Required task: Return each line holding the string "bends".

Task material:

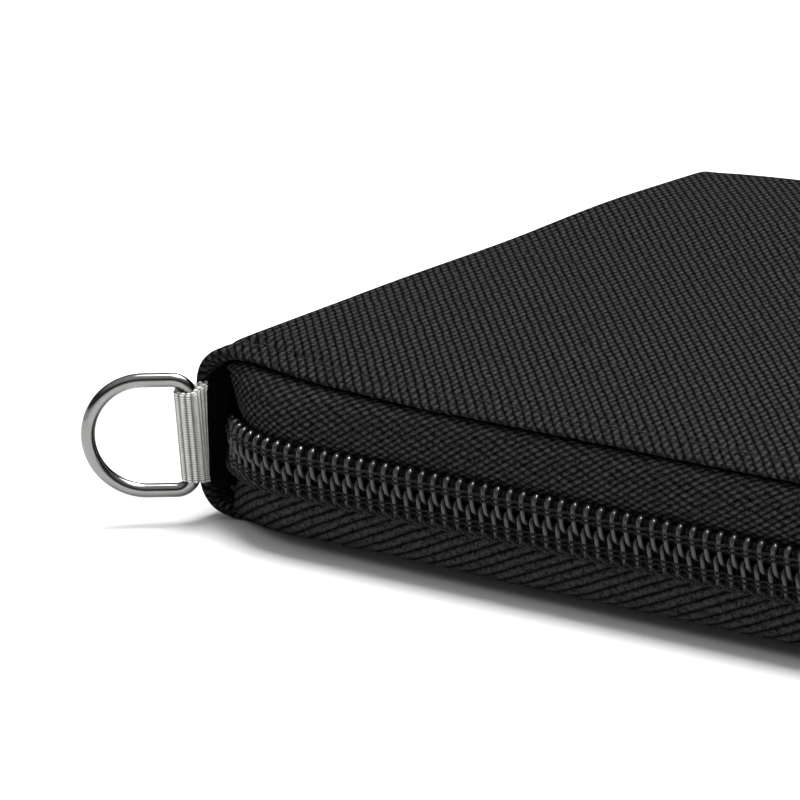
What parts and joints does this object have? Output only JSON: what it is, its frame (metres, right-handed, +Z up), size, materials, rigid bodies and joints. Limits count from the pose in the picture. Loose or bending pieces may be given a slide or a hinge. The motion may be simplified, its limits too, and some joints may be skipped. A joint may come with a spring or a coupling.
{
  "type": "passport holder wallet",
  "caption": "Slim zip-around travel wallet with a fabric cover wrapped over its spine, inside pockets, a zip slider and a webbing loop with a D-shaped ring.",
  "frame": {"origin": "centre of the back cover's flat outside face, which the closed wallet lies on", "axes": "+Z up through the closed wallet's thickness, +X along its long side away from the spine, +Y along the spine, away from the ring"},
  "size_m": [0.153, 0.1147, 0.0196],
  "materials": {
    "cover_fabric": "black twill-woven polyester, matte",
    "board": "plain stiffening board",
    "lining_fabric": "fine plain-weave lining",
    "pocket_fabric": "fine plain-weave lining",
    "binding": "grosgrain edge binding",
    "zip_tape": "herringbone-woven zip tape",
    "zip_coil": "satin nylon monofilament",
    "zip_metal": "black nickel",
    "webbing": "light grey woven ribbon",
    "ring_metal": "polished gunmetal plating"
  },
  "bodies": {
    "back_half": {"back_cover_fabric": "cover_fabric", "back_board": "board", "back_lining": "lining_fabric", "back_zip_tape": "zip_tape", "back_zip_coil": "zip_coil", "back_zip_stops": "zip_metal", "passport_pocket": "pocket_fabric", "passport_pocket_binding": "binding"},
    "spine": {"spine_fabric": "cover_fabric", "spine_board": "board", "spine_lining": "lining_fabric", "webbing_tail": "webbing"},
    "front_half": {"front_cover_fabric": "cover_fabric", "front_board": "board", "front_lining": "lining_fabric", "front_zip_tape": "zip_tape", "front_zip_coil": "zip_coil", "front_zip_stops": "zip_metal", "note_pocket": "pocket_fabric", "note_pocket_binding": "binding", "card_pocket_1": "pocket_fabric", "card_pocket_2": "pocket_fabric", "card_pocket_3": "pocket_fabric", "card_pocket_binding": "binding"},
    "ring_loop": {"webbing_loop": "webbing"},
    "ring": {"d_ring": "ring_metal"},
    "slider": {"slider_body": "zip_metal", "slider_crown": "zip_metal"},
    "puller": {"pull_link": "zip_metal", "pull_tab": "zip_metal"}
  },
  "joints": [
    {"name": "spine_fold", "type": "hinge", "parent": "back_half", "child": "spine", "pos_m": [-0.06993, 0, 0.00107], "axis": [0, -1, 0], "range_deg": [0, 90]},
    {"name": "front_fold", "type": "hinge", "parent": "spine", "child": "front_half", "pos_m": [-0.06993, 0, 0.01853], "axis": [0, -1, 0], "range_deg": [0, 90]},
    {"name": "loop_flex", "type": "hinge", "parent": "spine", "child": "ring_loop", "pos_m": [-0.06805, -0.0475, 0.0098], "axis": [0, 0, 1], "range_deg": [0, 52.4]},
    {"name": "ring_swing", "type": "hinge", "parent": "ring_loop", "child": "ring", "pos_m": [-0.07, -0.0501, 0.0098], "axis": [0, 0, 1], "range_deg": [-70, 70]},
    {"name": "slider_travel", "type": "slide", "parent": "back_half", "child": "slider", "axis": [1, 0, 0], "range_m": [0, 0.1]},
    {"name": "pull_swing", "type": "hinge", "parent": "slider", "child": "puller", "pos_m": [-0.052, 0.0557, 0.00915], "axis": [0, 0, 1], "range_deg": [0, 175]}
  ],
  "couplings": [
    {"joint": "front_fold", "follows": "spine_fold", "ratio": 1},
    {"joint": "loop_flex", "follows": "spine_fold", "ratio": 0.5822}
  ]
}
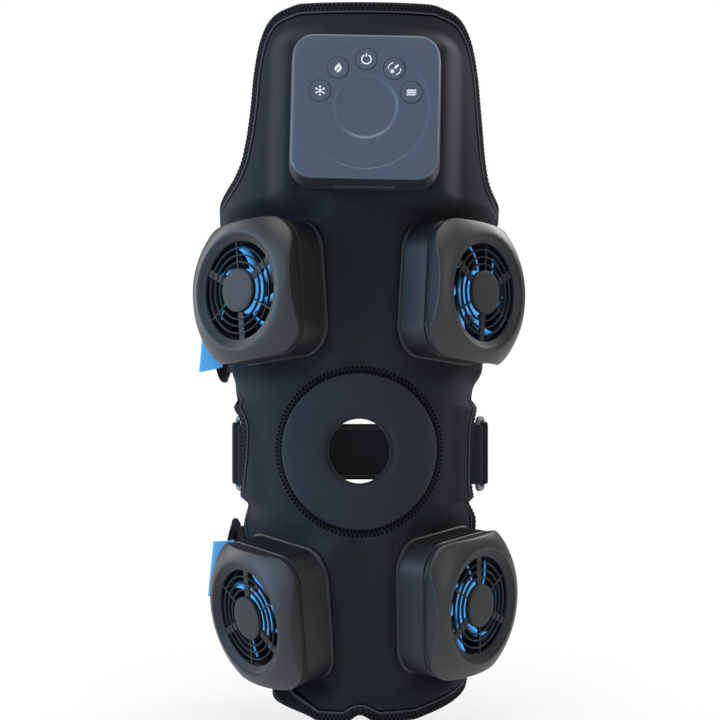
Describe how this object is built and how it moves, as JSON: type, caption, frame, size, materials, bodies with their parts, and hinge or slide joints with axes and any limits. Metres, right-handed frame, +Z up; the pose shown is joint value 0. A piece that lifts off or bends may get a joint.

...

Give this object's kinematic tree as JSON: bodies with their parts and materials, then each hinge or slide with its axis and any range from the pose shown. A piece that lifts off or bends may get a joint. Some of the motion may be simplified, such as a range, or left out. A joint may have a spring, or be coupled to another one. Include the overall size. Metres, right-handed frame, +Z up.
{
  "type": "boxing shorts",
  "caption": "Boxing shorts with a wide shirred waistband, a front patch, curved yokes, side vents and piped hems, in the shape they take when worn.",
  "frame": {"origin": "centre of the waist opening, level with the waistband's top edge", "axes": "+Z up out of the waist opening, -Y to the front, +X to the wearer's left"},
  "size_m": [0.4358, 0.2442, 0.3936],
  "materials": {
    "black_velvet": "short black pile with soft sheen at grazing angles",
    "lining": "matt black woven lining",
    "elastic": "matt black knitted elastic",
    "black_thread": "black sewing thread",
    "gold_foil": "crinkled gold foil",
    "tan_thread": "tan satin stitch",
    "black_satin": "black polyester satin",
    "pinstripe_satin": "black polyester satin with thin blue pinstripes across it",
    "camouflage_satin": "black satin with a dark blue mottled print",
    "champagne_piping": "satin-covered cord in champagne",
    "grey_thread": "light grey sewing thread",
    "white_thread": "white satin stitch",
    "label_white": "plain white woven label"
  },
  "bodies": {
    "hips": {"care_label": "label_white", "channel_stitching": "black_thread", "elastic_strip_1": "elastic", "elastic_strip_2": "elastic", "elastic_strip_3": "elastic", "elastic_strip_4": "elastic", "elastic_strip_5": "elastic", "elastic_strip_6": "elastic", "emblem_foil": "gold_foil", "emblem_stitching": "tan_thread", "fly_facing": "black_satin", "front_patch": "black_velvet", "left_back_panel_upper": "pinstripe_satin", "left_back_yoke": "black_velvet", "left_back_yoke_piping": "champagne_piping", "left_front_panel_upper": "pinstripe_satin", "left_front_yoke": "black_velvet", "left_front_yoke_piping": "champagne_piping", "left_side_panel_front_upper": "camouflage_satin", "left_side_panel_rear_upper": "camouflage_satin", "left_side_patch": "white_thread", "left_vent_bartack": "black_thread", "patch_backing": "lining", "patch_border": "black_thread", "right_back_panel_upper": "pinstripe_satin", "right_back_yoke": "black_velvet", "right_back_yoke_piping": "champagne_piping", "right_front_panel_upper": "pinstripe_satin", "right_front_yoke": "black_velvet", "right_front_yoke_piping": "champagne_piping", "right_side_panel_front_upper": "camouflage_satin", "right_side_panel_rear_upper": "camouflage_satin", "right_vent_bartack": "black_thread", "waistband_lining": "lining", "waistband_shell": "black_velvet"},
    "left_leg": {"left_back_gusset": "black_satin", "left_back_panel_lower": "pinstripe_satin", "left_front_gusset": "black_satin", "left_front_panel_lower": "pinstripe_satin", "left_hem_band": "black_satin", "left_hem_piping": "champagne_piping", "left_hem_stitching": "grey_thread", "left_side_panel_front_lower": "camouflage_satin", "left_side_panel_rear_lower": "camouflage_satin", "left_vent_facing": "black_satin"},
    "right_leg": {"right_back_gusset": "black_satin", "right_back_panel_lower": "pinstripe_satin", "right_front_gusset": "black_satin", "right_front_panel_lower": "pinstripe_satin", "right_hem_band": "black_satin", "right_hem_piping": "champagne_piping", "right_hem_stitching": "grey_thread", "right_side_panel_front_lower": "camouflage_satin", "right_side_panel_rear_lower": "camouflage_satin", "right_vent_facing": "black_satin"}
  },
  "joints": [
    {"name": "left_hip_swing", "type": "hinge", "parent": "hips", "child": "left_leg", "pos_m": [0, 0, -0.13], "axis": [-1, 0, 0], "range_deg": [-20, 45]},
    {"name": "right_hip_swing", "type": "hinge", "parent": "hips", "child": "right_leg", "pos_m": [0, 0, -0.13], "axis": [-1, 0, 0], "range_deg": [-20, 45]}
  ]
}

==

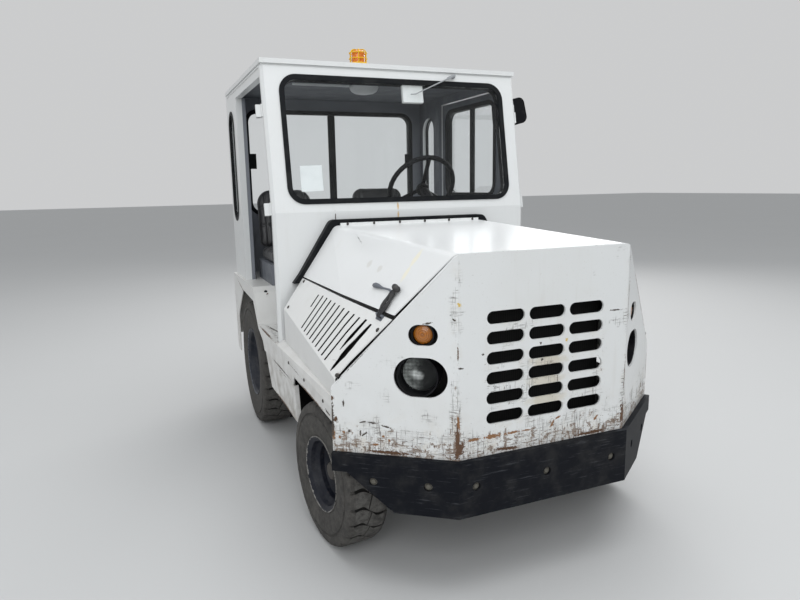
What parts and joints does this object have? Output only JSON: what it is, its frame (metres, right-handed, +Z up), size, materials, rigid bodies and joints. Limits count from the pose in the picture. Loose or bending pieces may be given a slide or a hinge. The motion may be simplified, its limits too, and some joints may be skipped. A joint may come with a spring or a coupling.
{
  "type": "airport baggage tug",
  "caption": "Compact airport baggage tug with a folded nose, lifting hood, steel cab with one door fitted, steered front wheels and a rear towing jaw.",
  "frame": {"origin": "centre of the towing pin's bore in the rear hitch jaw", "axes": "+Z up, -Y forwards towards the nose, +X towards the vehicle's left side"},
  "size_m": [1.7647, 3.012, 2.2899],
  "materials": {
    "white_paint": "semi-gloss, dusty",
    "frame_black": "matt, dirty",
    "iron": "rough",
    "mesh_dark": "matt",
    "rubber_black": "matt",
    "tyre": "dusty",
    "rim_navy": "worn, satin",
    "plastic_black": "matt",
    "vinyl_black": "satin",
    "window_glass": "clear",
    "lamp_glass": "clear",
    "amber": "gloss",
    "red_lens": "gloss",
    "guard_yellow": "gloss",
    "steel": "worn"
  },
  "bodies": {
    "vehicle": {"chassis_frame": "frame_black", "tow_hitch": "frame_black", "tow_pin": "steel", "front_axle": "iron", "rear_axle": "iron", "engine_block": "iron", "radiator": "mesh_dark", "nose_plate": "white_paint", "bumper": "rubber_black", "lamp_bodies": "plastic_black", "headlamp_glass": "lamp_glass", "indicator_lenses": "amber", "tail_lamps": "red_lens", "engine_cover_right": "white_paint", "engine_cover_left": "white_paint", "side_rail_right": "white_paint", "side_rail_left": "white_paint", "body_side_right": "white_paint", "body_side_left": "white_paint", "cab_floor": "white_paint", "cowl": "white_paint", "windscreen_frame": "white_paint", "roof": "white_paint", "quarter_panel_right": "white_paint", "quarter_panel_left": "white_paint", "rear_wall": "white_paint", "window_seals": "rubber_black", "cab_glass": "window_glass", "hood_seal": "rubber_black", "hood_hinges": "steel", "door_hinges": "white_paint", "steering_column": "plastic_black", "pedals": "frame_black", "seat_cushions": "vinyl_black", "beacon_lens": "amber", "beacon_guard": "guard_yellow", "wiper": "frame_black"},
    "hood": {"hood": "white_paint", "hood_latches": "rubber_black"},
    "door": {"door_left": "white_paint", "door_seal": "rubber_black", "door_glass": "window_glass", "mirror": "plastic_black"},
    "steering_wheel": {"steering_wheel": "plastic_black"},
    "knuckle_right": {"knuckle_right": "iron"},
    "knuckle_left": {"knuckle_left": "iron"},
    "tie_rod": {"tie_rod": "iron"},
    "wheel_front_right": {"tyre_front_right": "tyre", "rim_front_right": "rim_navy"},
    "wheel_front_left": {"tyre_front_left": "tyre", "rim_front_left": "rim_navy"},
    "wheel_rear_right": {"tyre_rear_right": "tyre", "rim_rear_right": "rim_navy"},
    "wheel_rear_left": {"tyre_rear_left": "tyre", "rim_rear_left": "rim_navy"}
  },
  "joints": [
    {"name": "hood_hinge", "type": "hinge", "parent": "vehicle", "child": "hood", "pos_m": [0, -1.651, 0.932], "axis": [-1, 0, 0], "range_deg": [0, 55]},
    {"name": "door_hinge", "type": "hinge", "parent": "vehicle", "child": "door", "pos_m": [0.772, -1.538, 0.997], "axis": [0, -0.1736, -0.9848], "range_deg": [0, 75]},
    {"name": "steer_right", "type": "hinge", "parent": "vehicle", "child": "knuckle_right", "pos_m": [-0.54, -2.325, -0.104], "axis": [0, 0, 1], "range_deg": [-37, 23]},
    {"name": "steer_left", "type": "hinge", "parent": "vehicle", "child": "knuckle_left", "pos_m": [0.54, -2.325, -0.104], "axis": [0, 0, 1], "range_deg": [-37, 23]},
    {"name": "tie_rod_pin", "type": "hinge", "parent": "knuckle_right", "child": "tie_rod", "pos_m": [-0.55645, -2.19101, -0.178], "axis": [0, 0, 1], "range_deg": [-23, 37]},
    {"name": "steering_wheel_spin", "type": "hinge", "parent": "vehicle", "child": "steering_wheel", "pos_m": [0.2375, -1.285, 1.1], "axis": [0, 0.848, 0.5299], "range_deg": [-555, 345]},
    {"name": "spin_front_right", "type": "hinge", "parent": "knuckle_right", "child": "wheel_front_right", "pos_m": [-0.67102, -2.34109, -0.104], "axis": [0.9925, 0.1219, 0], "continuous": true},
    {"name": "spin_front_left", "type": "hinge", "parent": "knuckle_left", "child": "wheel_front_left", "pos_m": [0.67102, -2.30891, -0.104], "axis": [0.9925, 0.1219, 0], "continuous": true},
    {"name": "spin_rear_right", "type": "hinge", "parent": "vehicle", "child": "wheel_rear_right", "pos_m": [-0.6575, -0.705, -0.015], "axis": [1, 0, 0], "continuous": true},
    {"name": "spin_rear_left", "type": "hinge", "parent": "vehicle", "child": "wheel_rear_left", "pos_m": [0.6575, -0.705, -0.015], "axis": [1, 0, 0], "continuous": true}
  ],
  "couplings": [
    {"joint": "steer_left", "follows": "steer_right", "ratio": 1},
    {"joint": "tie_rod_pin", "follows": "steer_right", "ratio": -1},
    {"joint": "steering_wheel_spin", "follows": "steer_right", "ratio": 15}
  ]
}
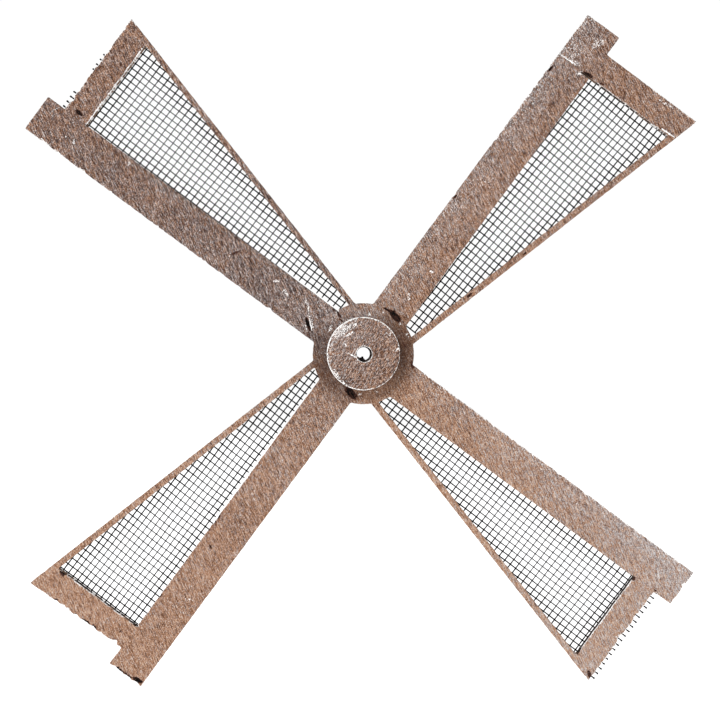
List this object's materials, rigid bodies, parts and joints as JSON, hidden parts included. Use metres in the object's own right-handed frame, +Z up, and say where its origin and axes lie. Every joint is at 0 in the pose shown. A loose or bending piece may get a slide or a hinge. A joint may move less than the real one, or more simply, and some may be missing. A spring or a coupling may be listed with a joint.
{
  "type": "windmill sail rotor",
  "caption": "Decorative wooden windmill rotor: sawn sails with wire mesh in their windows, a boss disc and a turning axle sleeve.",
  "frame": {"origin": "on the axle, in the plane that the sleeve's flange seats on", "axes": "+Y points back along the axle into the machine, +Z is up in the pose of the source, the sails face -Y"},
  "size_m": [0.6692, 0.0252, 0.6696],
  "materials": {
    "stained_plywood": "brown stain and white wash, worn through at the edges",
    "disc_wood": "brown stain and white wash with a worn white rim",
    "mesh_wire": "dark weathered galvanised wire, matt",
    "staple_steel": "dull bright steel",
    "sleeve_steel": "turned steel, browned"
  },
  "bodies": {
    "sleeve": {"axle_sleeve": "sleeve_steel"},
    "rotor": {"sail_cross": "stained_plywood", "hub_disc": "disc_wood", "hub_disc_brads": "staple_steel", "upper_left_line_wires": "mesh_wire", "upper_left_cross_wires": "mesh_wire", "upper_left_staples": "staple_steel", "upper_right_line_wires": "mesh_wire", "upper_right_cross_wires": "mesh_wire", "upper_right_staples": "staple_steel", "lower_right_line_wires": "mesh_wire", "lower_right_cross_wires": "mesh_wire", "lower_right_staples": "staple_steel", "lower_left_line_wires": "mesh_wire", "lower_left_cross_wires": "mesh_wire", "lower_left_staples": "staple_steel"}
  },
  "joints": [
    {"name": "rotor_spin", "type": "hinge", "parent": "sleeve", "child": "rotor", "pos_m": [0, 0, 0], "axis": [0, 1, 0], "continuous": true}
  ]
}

Problem solution:
Describe how this object is built and how it moves, as JSON: type, caption, frame, size, materials, bodies with their parts, and hinge or slide joints with axes and any limits. Metres, right-handed frame, +Z up; the pose shown is joint value 0. A piece that lifts off or bends may get a joint.
Give this object's kinematic tree as JSON: bodies with their parts and materials, then each hinge or slide with its axis and any range from the pose shown. A piece that lifts off or bends may get a joint. Some of the motion may be simplified, such as a range, or left out. A joint may have a spring, or be coupled to another one. Include the overall size. Metres, right-handed frame, +Z up.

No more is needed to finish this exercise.